Adolescent Pregnancy

  • Approximately 12 million girls aged 15-19 years and at least 777,000 girls under 15 years give birth each year in developing regions.
  • One cause of unintended pregnancy is sexual violence, which is widespread, with more than a third of girls in some countries reporting that their first sexual encounter was coerced.

How do any oppressive views and concomitant behavior take hold? Where vulnerability is perceived, opportunities for oppression and exploitation are ripe. Somehow the world rationalizes and overlooks; maltreatment of women and girls persists. Protection and respect of all individuals are supplanted by dominance and entitlement.

One argument is that men are naturally dominant, which enables them to offer protection to women. Protection ought not be confused and is not synonymous with control, oppression or exploitation.

People with personality disorders identified as “Cluster B,” (Antisocial, Borderline, and Narcissistic) are often among those who align with ideological and dogmatic thinking and engage in behaviors aimed at oppressing others. These individuals may defend against their envy or fear of loss of power or status through domination, privilege, threat, and physical prowess. They may be among those who are vulnerable to recruitment by hate and extremist groups. One study explores the relationship between sexism and the dark-triad personality traits of narcissism, psychopathy, and Machiavellianism: “[Their] findings demonstrated that sexist ideology substantially predicted dark-triad scores” (Gluck).

Individuals who rationalize their oppressive ideological views seek and are sought after by the like-minded. Malevolent organizations seize on opportunities, and feelings of alienation and the need to belong are variables that these groups can exploit in their efforts to recruit members. Men who align with the oppression of women and who are psychologically vulnerable may be ripe for finding community within a group that asserts that membership provides power and status.
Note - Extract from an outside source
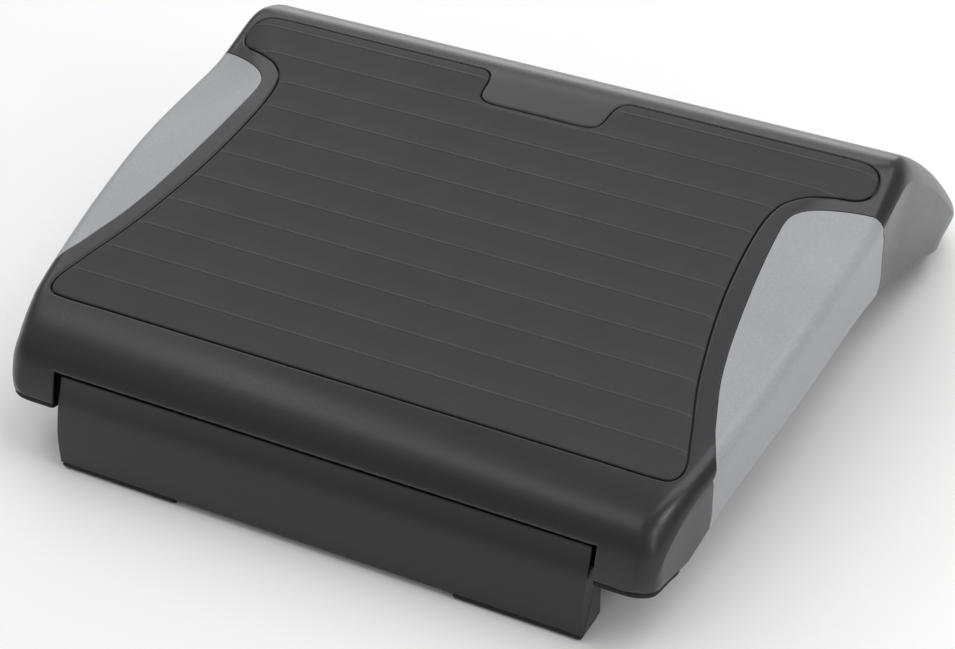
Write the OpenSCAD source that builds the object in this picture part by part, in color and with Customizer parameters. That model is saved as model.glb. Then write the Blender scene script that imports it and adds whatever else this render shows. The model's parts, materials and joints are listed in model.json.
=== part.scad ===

A “men’s movement” began in the 1980s in opposition to the outpouring of support and recognition that gender disparity exists between men and women. This movement “resulted from a tension between men who were still expected to be ‘at the helm’ in a culture that now expected them to be reflective about their masculinity” (Yaeger). The movement sought to identify and reinstitute a singular, unifying essence of masculinity, one which saw power at its core.

Equality and fairness are rights of all individuals. Sexism and misogyny are specific kinds of prejudice that harm the dignity of women and cannot be relegated to a discussion about gender fairness.

Men and women are sexual creatures, and nothing is taken from men or women through the support of equality. To the person who commented on my blog, I say, “Thank you,” as it allowed for an opportunity to clarify, challenge, widen the debate and continue the dialogue toward a path forward.